┌──

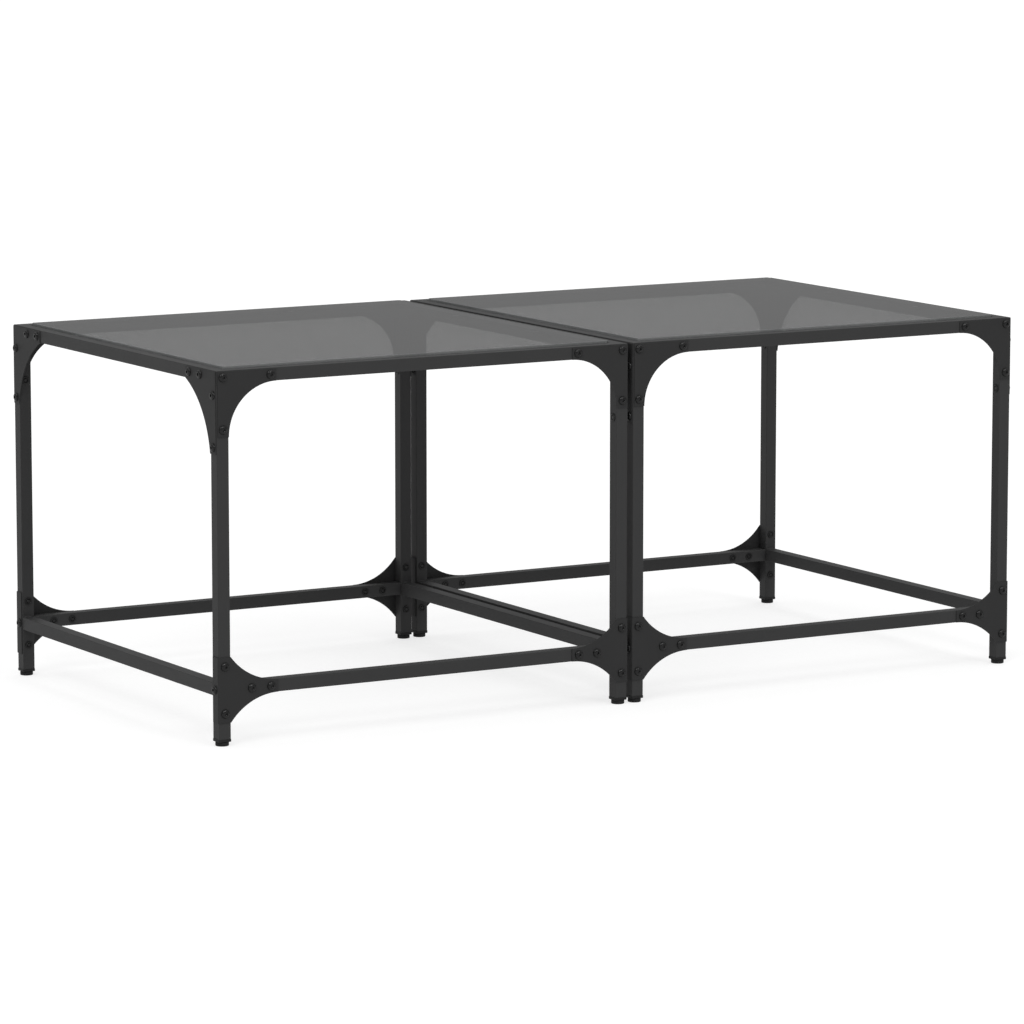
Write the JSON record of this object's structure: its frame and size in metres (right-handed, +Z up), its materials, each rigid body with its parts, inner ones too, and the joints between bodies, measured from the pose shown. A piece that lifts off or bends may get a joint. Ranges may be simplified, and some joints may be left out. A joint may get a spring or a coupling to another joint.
{
  "type": "coffee table pair",
  "caption": "Two square low tables side by side, black bolted square-tube frames with gusset plates and smoked glass tops.",
  "frame": {"origin": "on the floor, midway between the two tables", "axes": "+X along the pair of tables, +Y to the back, +Z up"},
  "size_m": [1.014, 0.5068, 0.4],
  "materials": {
    "powder_coat": "fine matte black powder coat",
    "black_bolt": "black oxide, satin",
    "black_nut": "black oxide, satin",
    "moulded_black": "moulded black plastic",
    "foot_black": "moulded black plastic",
    "smoked_glass": "smoked grey tempered glass, ground edges",
    "clear_silicone": "clear silicone"
  },
  "bodies": {
    "left_table_frame": {"left_table_top_rail_front": "powder_coat", "left_table_base_rail_front": "powder_coat", "left_table_top_rail_back": "powder_coat", "left_table_base_rail_back": "powder_coat", "left_table_top_rail_left": "powder_coat", "left_table_base_rail_left": "powder_coat", "left_table_top_rail_right": "powder_coat", "left_table_base_rail_right": "powder_coat", "left_table_leg_front_left": "powder_coat", "left_table_top_plates_front_left": "powder_coat", "left_table_base_plate_front_left": "powder_coat", "left_table_leg_front_right": "powder_coat", "left_table_top_plates_front_right": "powder_coat", "left_table_base_plate_front_right": "powder_coat", "left_table_leg_back_left": "powder_coat", "left_table_top_plates_back_left": "powder_coat", "left_table_base_plate_back_left": "powder_coat", "left_table_leg_back_right": "powder_coat", "left_table_top_plates_back_right": "powder_coat", "left_table_base_plate_back_right": "powder_coat", "left_table_glass_ledges": "powder_coat", "left_table_leg_plugs": "moulded_black", "left_table_bolts": "black_bolt", "left_table_nuts": "black_nut"},
    "left_table_glass": {"left_table_glass_top": "smoked_glass", "left_table_glass_pads": "clear_silicone"},
    "left_table_foot_front_left": {"left_table_foot_front_left": "foot_black"},
    "left_table_foot_front_right": {"left_table_foot_front_right": "foot_black"},
    "left_table_foot_back_left": {"left_table_foot_back_left": "foot_black"},
    "left_table_foot_back_right": {"left_table_foot_back_right": "foot_black"},
    "right_table_frame": {"right_table_top_rail_front": "powder_coat", "right_table_base_rail_front": "powder_coat", "right_table_top_rail_back": "powder_coat", "right_table_base_rail_back": "powder_coat", "right_table_top_rail_left": "powder_coat", "right_table_base_rail_left": "powder_coat", "right_table_top_rail_right": "powder_coat", "right_table_base_rail_right": "powder_coat", "right_table_leg_front_left": "powder_coat", "right_table_top_plates_front_left": "powder_coat", "right_table_base_plate_front_left": "powder_coat", "right_table_leg_front_right": "powder_coat", "right_table_top_plates_front_right": "powder_coat", "right_table_base_plate_front_right": "powder_coat", "right_table_leg_back_left": "powder_coat", "right_table_top_plates_back_left": "powder_coat", "right_table_base_plate_back_left": "powder_coat", "right_table_leg_back_right": "powder_coat", "right_table_top_plates_back_right": "powder_coat", "right_table_base_plate_back_right": "powder_coat", "right_table_glass_ledges": "powder_coat", "right_table_leg_plugs": "moulded_black", "right_table_bolts": "black_bolt", "right_table_nuts": "black_nut"},
    "right_table_glass": {"right_table_glass_top": "smoked_glass", "right_table_glass_pads": "clear_silicone"},
    "right_table_foot_front_left": {"right_table_foot_front_left": "foot_black"},
    "right_table_foot_front_right": {"right_table_foot_front_right": "foot_black"},
    "right_table_foot_back_left": {"right_table_foot_back_left": "foot_black"},
    "right_table_foot_back_right": {"right_table_foot_back_right": "foot_black"}
  },
  "joints": [
    {"name": "right_table_slide", "type": "slide", "parent": "left_table_frame", "child": "right_table_frame", "axis": [1, 0, 0], "range_m": [0, 0.3]},
    {"name": "left_table_glass_lift", "type": "slide", "parent": "left_table_frame", "child": "left_table_glass", "axis": [0, 0, 1], "range_m": [0, 0.12]},
    {"name": "left_table_foot_front_left_screw", "type": "slide", "parent": "left_table_frame", "child": "left_table_foot_front_left", "axis": [0, 0, -1], "range_m": [0, 0.008]},
    {"name": "left_table_foot_front_right_screw", "type": "slide", "parent": "left_table_frame", "child": "left_table_foot_front_right", "axis": [0, 0, -1], "range_m": [0, 0.008]},
    {"name": "left_table_foot_back_left_screw", "type": "slide", "parent": "left_table_frame", "child": "left_table_foot_back_left", "axis": [0, 0, -1], "range_m": [0, 0.008]},
    {"name": "left_table_foot_back_right_screw", "type": "slide", "parent": "left_table_frame", "child": "left_table_foot_back_right", "axis": [0, 0, -1], "range_m": [0, 0.008]},
    {"name": "right_table_glass_lift", "type": "slide", "parent": "right_table_frame", "child": "right_table_glass", "axis": [0, 0, 1], "range_m": [0, 0.12]},
    {"name": "right_table_foot_front_left_screw", "type": "slide", "parent": "right_table_frame", "child": "right_table_foot_front_left", "axis": [0, 0, -1], "range_m": [0, 0.008]},
    {"name": "right_table_foot_front_right_screw", "type": "slide", "parent": "right_table_frame", "child": "right_table_foot_front_right", "axis": [0, 0, -1], "range_m": [0, 0.008]},
    {"name": "right_table_foot_back_left_screw", "type": "slide", "parent": "right_table_frame", "child": "right_table_foot_back_left", "axis": [0, 0, -1], "range_m": [0, 0.008]},
    {"name": "right_table_foot_back_right_screw", "type": "slide", "parent": "right_table_frame", "child": "right_table_foot_back_right", "axis": [0, 0, -1], "range_m": [0, 0.008]}
  ]
}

└──

EXERCISE ▸
Make an exact copy of the data above.

FULL SOLUTION ▸
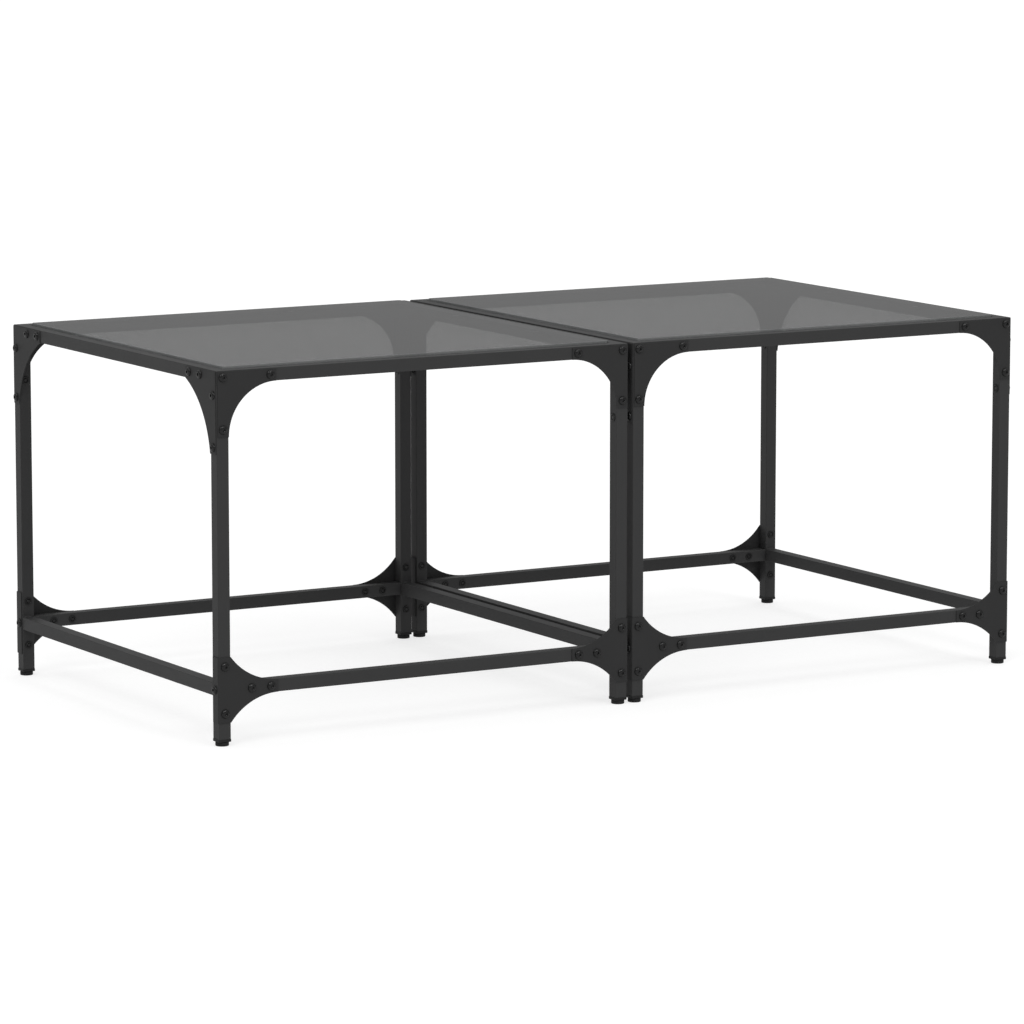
Write the JSON record of this object's structure: its frame and size in metres (right-handed, +Z up), its materials, each rigid body with its parts, inner ones too, and the joints between bodies, measured from the pose shown. A piece that lifts off or bends may get a joint. Ranges may be simplified, and some joints may be left out. A joint may get a spring or a coupling to another joint.
{
  "type": "coffee table pair",
  "caption": "Two square low tables side by side, black bolted square-tube frames with gusset plates and smoked glass tops.",
  "frame": {"origin": "on the floor, midway between the two tables", "axes": "+X along the pair of tables, +Y to the back, +Z up"},
  "size_m": [1.014, 0.5068, 0.4],
  "materials": {
    "powder_coat": "fine matte black powder coat",
    "black_bolt": "black oxide, satin",
    "black_nut": "black oxide, satin",
    "moulded_black": "moulded black plastic",
    "foot_black": "moulded black plastic",
    "smoked_glass": "smoked grey tempered glass, ground edges",
    "clear_silicone": "clear silicone"
  },
  "bodies": {
    "left_table_frame": {"left_table_top_rail_front": "powder_coat", "left_table_base_rail_front": "powder_coat", "left_table_top_rail_back": "powder_coat", "left_table_base_rail_back": "powder_coat", "left_table_top_rail_left": "powder_coat", "left_table_base_rail_left": "powder_coat", "left_table_top_rail_right": "powder_coat", "left_table_base_rail_right": "powder_coat", "left_table_leg_front_left": "powder_coat", "left_table_top_plates_front_left": "powder_coat", "left_table_base_plate_front_left": "powder_coat", "left_table_leg_front_right": "powder_coat", "left_table_top_plates_front_right": "powder_coat", "left_table_base_plate_front_right": "powder_coat", "left_table_leg_back_left": "powder_coat", "left_table_top_plates_back_left": "powder_coat", "left_table_base_plate_back_left": "powder_coat", "left_table_leg_back_right": "powder_coat", "left_table_top_plates_back_right": "powder_coat", "left_table_base_plate_back_right": "powder_coat", "left_table_glass_ledges": "powder_coat", "left_table_leg_plugs": "moulded_black", "left_table_bolts": "black_bolt", "left_table_nuts": "black_nut"},
    "left_table_glass": {"left_table_glass_top": "smoked_glass", "left_table_glass_pads": "clear_silicone"},
    "left_table_foot_front_left": {"left_table_foot_front_left": "foot_black"},
    "left_table_foot_front_right": {"left_table_foot_front_right": "foot_black"},
    "left_table_foot_back_left": {"left_table_foot_back_left": "foot_black"},
    "left_table_foot_back_right": {"left_table_foot_back_right": "foot_black"},
    "right_table_frame": {"right_table_top_rail_front": "powder_coat", "right_table_base_rail_front": "powder_coat", "right_table_top_rail_back": "powder_coat", "right_table_base_rail_back": "powder_coat", "right_table_top_rail_left": "powder_coat", "right_table_base_rail_left": "powder_coat", "right_table_top_rail_right": "powder_coat", "right_table_base_rail_right": "powder_coat", "right_table_leg_front_left": "powder_coat", "right_table_top_plates_front_left": "powder_coat", "right_table_base_plate_front_left": "powder_coat", "right_table_leg_front_right": "powder_coat", "right_table_top_plates_front_right": "powder_coat", "right_table_base_plate_front_right": "powder_coat", "right_table_leg_back_left": "powder_coat", "right_table_top_plates_back_left": "powder_coat", "right_table_base_plate_back_left": "powder_coat", "right_table_leg_back_right": "powder_coat", "right_table_top_plates_back_right": "powder_coat", "right_table_base_plate_back_right": "powder_coat", "right_table_glass_ledges": "powder_coat", "right_table_leg_plugs": "moulded_black", "right_table_bolts": "black_bolt", "right_table_nuts": "black_nut"},
    "right_table_glass": {"right_table_glass_top": "smoked_glass", "right_table_glass_pads": "clear_silicone"},
    "right_table_foot_front_left": {"right_table_foot_front_left": "foot_black"},
    "right_table_foot_front_right": {"right_table_foot_front_right": "foot_black"},
    "right_table_foot_back_left": {"right_table_foot_back_left": "foot_black"},
    "right_table_foot_back_right": {"right_table_foot_back_right": "foot_black"}
  },
  "joints": [
    {"name": "right_table_slide", "type": "slide", "parent": "left_table_frame", "child": "right_table_frame", "axis": [1, 0, 0], "range_m": [0, 0.3]},
    {"name": "left_table_glass_lift", "type": "slide", "parent": "left_table_frame", "child": "left_table_glass", "axis": [0, 0, 1], "range_m": [0, 0.12]},
    {"name": "left_table_foot_front_left_screw", "type": "slide", "parent": "left_table_frame", "child": "left_table_foot_front_left", "axis": [0, 0, -1], "range_m": [0, 0.008]},
    {"name": "left_table_foot_front_right_screw", "type": "slide", "parent": "left_table_frame", "child": "left_table_foot_front_right", "axis": [0, 0, -1], "range_m": [0, 0.008]},
    {"name": "left_table_foot_back_left_screw", "type": "slide", "parent": "left_table_frame", "child": "left_table_foot_back_left", "axis": [0, 0, -1], "range_m": [0, 0.008]},
    {"name": "left_table_foot_back_right_screw", "type": "slide", "parent": "left_table_frame", "child": "left_table_foot_back_right", "axis": [0, 0, -1], "range_m": [0, 0.008]},
    {"name": "right_table_glass_lift", "type": "slide", "parent": "right_table_frame", "child": "right_table_glass", "axis": [0, 0, 1], "range_m": [0, 0.12]},
    {"name": "right_table_foot_front_left_screw", "type": "slide", "parent": "right_table_frame", "child": "right_table_foot_front_left", "axis": [0, 0, -1], "range_m": [0, 0.008]},
    {"name": "right_table_foot_front_right_screw", "type": "slide", "parent": "right_table_frame", "child": "right_table_foot_front_right", "axis": [0, 0, -1], "range_m": [0, 0.008]},
    {"name": "right_table_foot_back_left_screw", "type": "slide", "parent": "right_table_frame", "child": "right_table_foot_back_left", "axis": [0, 0, -1], "range_m": [0, 0.008]},
    {"name": "right_table_foot_back_right_screw", "type": "slide", "parent": "right_table_frame", "child": "right_table_foot_back_right", "axis": [0, 0, -1], "range_m": [0, 0.008]}
  ]
}